* _Data_

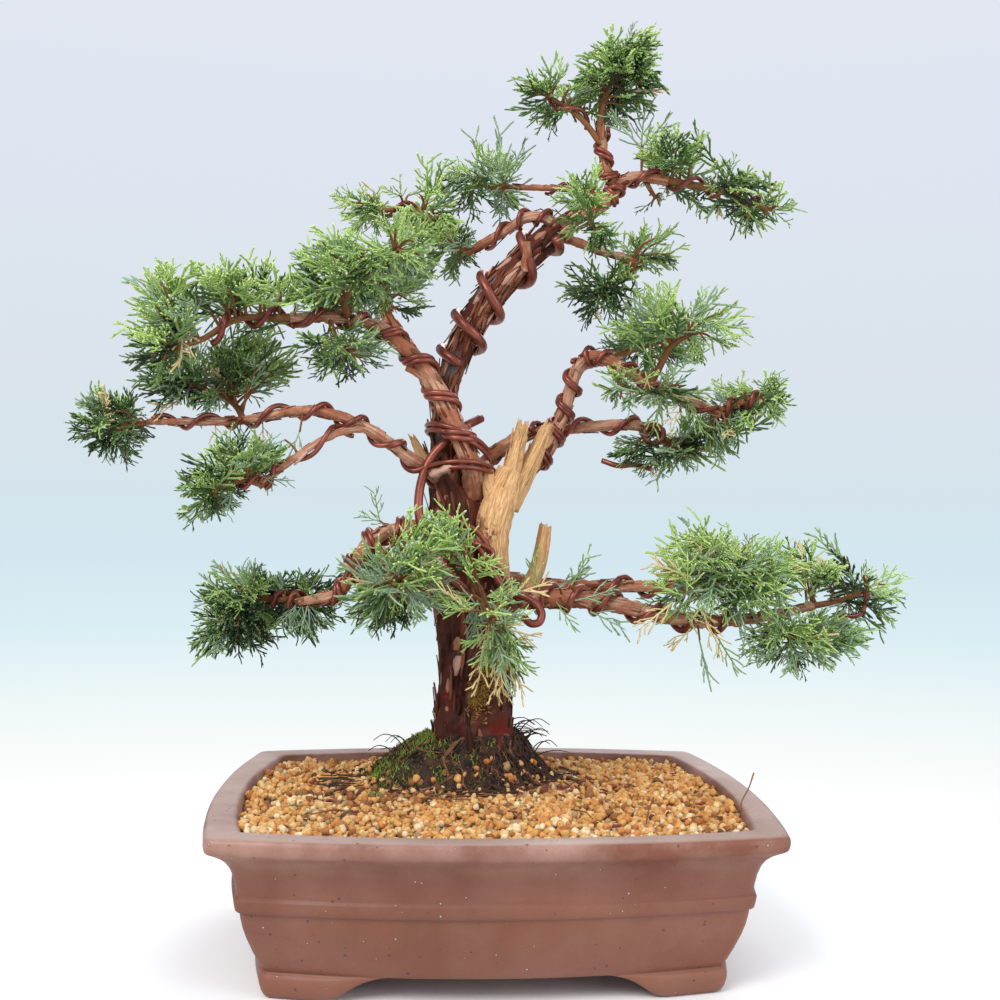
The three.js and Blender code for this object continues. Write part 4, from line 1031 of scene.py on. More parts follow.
# wires that leave the limbs: their radius and their route
looseWires = [
    (3.4, [(-6, 44, 378), (-22, 30, 368), (-44, 26, 346), (-52, 24, 322), (-51, 20, 298), (-38, 17, 272),
           (-20, 13, 252), (0, 13, 238), (18, 24, 226)]),
    (2.2, [(-40, 24, 308), (-20, 16, 298), (-7, 15, 290), (5, 12, 268), (17, 14, 250), (24, 22, 238)]),
    (2.2, [(-42, 28, 303), (-22, 15, 293), (-10, 13, 284), (1, 11, 264), (13, 13, 246), (20, 22, 232)]),
    (1.9, [(-18, 16, 280), (-9, 11, 283), (2, 10, 277), (-3, 9, 269), (-15, 11, 270), (-20, 14, 277),
           (-12, 11, 285)]),
    (3.0, [(24, 2, 231), (30, 1, 226), (36, 2, 227), (38, 4, 233), (34, 7, 240), (25, 10, 245),
           (13, 14, 248), (0, 22, 246)]),
    (2.0, [(262, 14, 233), (276, 8, 234), (281, 6, 246), (280, 6, 264)]),
    (2.2, [(92, 76, 349), (104, 71, 345), (118, 70, 346), (130, 72, 343)]),
    (2.0, [(148, 66, 350), (158, 64, 354), (166, 66, 362)]),
]

# pale cut ends: middle, heading and radius
cutEnds = [
    ((24, 2, 231), (-0.75, 0.05, 0.65), 3.0), ((92, 76, 349), (-1, 0, 0.2), 2.2),
    ((280, 6, 264), (0, 0, 1), 2.0),
]
wireSides = 10
stepsPerTurn = {"coil": 22, "fork": 24}


def coilPath(limbPath, start, end, turns, radius, degrees):
    points, headings, radii = sampleLimb(limbPath, 12)
    frames = carryFrames(headings)
    perTurn = stepsPerTurn["coil"]
    count = turns * perTurn
    route = []
    for i in range(count + 1):
        share = lerp(start, end, i / count) * (len(points) - 1)
        k = min(int(share), len(points) - 2)
        blend = share - k
        angle = math.radians(degrees) - i / perTurn * 2 * math.pi
        reach = lerp(radii[k], radii[k + 1], blend) * 1.04 + radius + 0.3
        across, beside = (lerp(frames[k][j], frames[k + 1][j], blend) for j in (0, 1))
        point = lerp(points[k], points[k + 1], blend)
        point = point + across / np.linalg.norm(across) * reach * math.cos(angle)
        point = point + beside / np.linalg.norm(beside) * reach * math.sin(angle)
        route.append((*point, radius))
    return route


def forkPath(shift):
    perTurn = stepsPerTurn["fork"]
    count = forkCoils["turns"] * perTurn
    route = []
    for i in range(count + 1):
        x, y, z, halfX, halfY = lerp(np.array(forkCoils["low"]), np.array(forkCoils["high"]), i / count)
        angle = math.radians(90) - i / perTurn * 2 * math.pi
        tilt = forkCoils["tilt"] * math.cos(angle + 0.5 + 2.2 * i / count)
        spot = (x + halfX * math.cos(angle), y + halfY * math.sin(angle), z + tilt + shift)
        route.append((*spot, forkCoils["radius"]))
    return route


wireMeshes = []
for limb, start, end, turns, radius, degrees, twin in wires.values():
    path = trunkPath if limb == "trunk" else boughs[limb] if limb in boughs else masses[limb][0]
    wireMeshes.append(tubeMesh(coilPath(path, start, end, turns, radius, degrees), wireSides))
    if twin:
        # the second strand lies just past the first
        shift = 2.15 * radius / evenLimb(path, 5)[3][-1]
        beside = coilPath(path, start + shift, min(end + shift, 0.99), turns, radius, degrees)
        wireMeshes.append(tubeMesh(beside, wireSides))
for radius, route in looseWires:
    wireMeshes.append(tubeMesh([(*p, radius) for p in route], wireSides, 8))
for shift in (0, forkCoils["twin"]):
    wireMeshes.append(tubeMesh(forkPath(shift), wireSides))
ringTurn = np.linspace(-0.3, 2.1, 50) * 2 * math.pi
ringSkew = np.linspace(0, -7, 50)
x, y, z = endRings["middle"]
wireMeshes.append(tubeMesh(np.column_stack([
    x + endRings["reach"] * np.cos(ringTurn), y + 4 + ringSkew, z + endRings["reach"] * np.sin(ringTurn),
    np.full(50, endRings["radius"]),
]), wireSides))
wirePiece = joinLimbs("wires", wireMeshes, wireMetal)
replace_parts(wirePiece, *[name for name in wires if name.startswith("wire")])
tips = []
for middle, heading, radius in cutEnds:
    middle, heading = np.array(middle, float), np.array(heading) / np.linalg.norm(heading)
    route = [(*(middle - heading), radius * 0.93), (*(middle + heading * 0.4), radius * 0.93)]
    tips.append(tubeMesh(route, wireSides))
joinLimbs("cut_wire_ends", tips, cutMetal)
print("wires made:", len(wirePiece.data.polygons), "faces")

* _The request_
Print out the whole listing exactly as it appears.

* _Result_
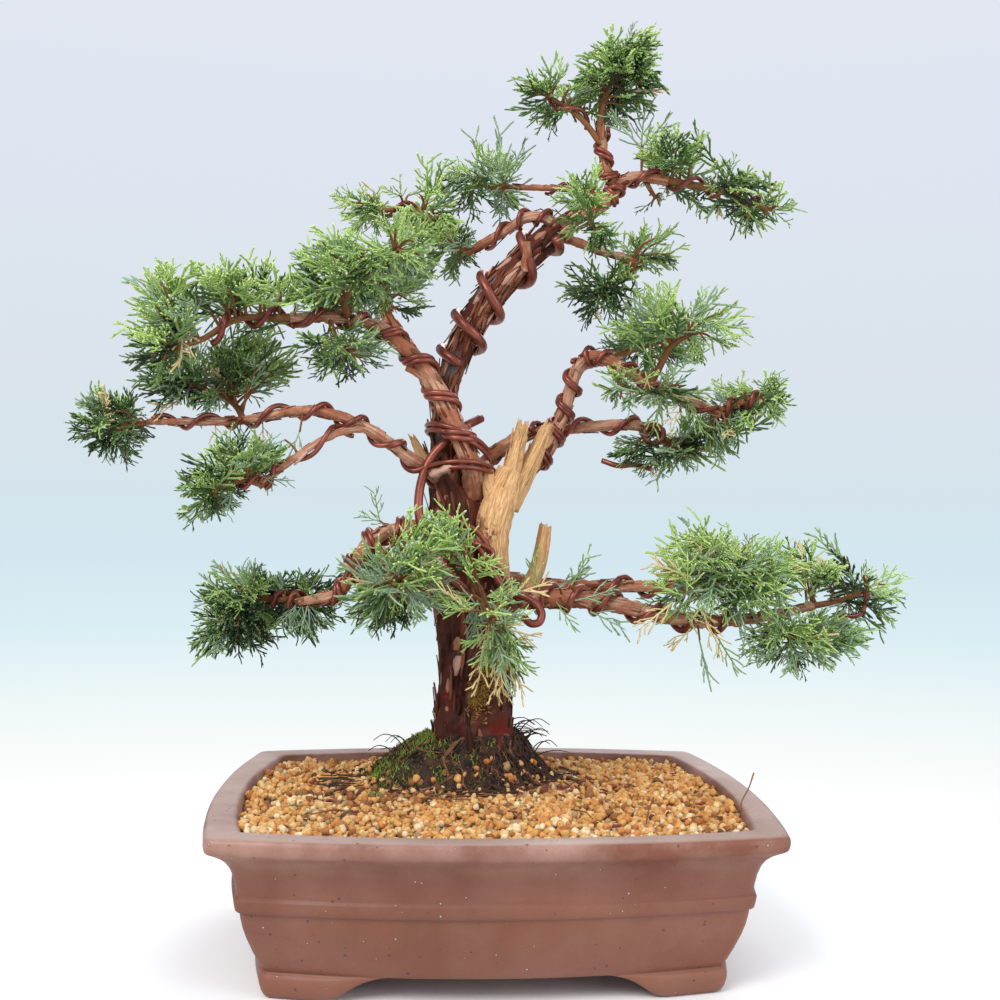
The three.js and Blender code for this object continues. Write part 4, from line 1031 of scene.py on. More parts follow.
# wires that leave the limbs: their radius and their route
looseWires = [
    (3.4, [(-6, 44, 378), (-22, 30, 368), (-44, 26, 346), (-52, 24, 322), (-51, 20, 298), (-38, 17, 272),
           (-20, 13, 252), (0, 13, 238), (18, 24, 226)]),
    (2.2, [(-40, 24, 308), (-20, 16, 298), (-7, 15, 290), (5, 12, 268), (17, 14, 250), (24, 22, 238)]),
    (2.2, [(-42, 28, 303), (-22, 15, 293), (-10, 13, 284), (1, 11, 264), (13, 13, 246), (20, 22, 232)]),
    (1.9, [(-18, 16, 280), (-9, 11, 283), (2, 10, 277), (-3, 9, 269), (-15, 11, 270), (-20, 14, 277),
           (-12, 11, 285)]),
    (3.0, [(24, 2, 231), (30, 1, 226), (36, 2, 227), (38, 4, 233), (34, 7, 240), (25, 10, 245),
           (13, 14, 248), (0, 22, 246)]),
    (2.0, [(262, 14, 233), (276, 8, 234), (281, 6, 246), (280, 6, 264)]),
    (2.2, [(92, 76, 349), (104, 71, 345), (118, 70, 346), (130, 72, 343)]),
    (2.0, [(148, 66, 350), (158, 64, 354), (166, 66, 362)]),
]

# pale cut ends: middle, heading and radius
cutEnds = [
    ((24, 2, 231), (-0.75, 0.05, 0.65), 3.0), ((92, 76, 349), (-1, 0, 0.2), 2.2),
    ((280, 6, 264), (0, 0, 1), 2.0),
]
wireSides = 10
stepsPerTurn = {"coil": 22, "fork": 24}


def coilPath(limbPath, start, end, turns, radius, degrees):
    points, headings, radii = sampleLimb(limbPath, 12)
    frames = carryFrames(headings)
    perTurn = stepsPerTurn["coil"]
    count = turns * perTurn
    route = []
    for i in range(count + 1):
        share = lerp(start, end, i / count) * (len(points) - 1)
        k = min(int(share), len(points) - 2)
        blend = share - k
        angle = math.radians(degrees) - i / perTurn * 2 * math.pi
        reach = lerp(radii[k], radii[k + 1], blend) * 1.04 + radius + 0.3
        across, beside = (lerp(frames[k][j], frames[k + 1][j], blend) for j in (0, 1))
        point = lerp(points[k], points[k + 1], blend)
        point = point + across / np.linalg.norm(across) * reach * math.cos(angle)
        point = point + beside / np.linalg.norm(beside) * reach * math.sin(angle)
        route.append((*point, radius))
    return route


def forkPath(shift):
    perTurn = stepsPerTurn["fork"]
    count = forkCoils["turns"] * perTurn
    route = []
    for i in range(count + 1):
        x, y, z, halfX, halfY = lerp(np.array(forkCoils["low"]), np.array(forkCoils["high"]), i / count)
        angle = math.radians(90) - i / perTurn * 2 * math.pi
        tilt = forkCoils["tilt"] * math.cos(angle + 0.5 + 2.2 * i / count)
        spot = (x + halfX * math.cos(angle), y + halfY * math.sin(angle), z + tilt + shift)
        route.append((*spot, forkCoils["radius"]))
    return route


wireMeshes = []
for limb, start, end, turns, radius, degrees, twin in wires.values():
    path = trunkPath if limb == "trunk" else boughs[limb] if limb in boughs else masses[limb][0]
    wireMeshes.append(tubeMesh(coilPath(path, start, end, turns, radius, degrees), wireSides))
    if twin:
        # the second strand lies just past the first
        shift = 2.15 * radius / evenLimb(path, 5)[3][-1]
        beside = coilPath(path, start + shift, min(end + shift, 0.99), turns, radius, degrees)
        wireMeshes.append(tubeMesh(beside, wireSides))
for radius, route in looseWires:
    wireMeshes.append(tubeMesh([(*p, radius) for p in route], wireSides, 8))
for shift in (0, forkCoils["twin"]):
    wireMeshes.append(tubeMesh(forkPath(shift), wireSides))
ringTurn = np.linspace(-0.3, 2.1, 50) * 2 * math.pi
ringSkew = np.linspace(0, -7, 50)
x, y, z = endRings["middle"]
wireMeshes.append(tubeMesh(np.column_stack([
    x + endRings["reach"] * np.cos(ringTurn), y + 4 + ringSkew, z + endRings["reach"] * np.sin(ringTurn),
    np.full(50, endRings["radius"]),
]), wireSides))
wirePiece = joinLimbs("wires", wireMeshes, wireMetal)
replace_parts(wirePiece, *[name for name in wires if name.startswith("wire")])
tips = []
for middle, heading, radius in cutEnds:
    middle, heading = np.array(middle, float), np.array(heading) / np.linalg.norm(heading)
    route = [(*(middle - heading), radius * 0.93), (*(middle + heading * 0.4), radius * 0.93)]
    tips.append(tubeMesh(route, wireSides))
joinLimbs("cut_wire_ends", tips, cutMetal)
print("wires made:", len(wirePiece.data.polygons), "faces")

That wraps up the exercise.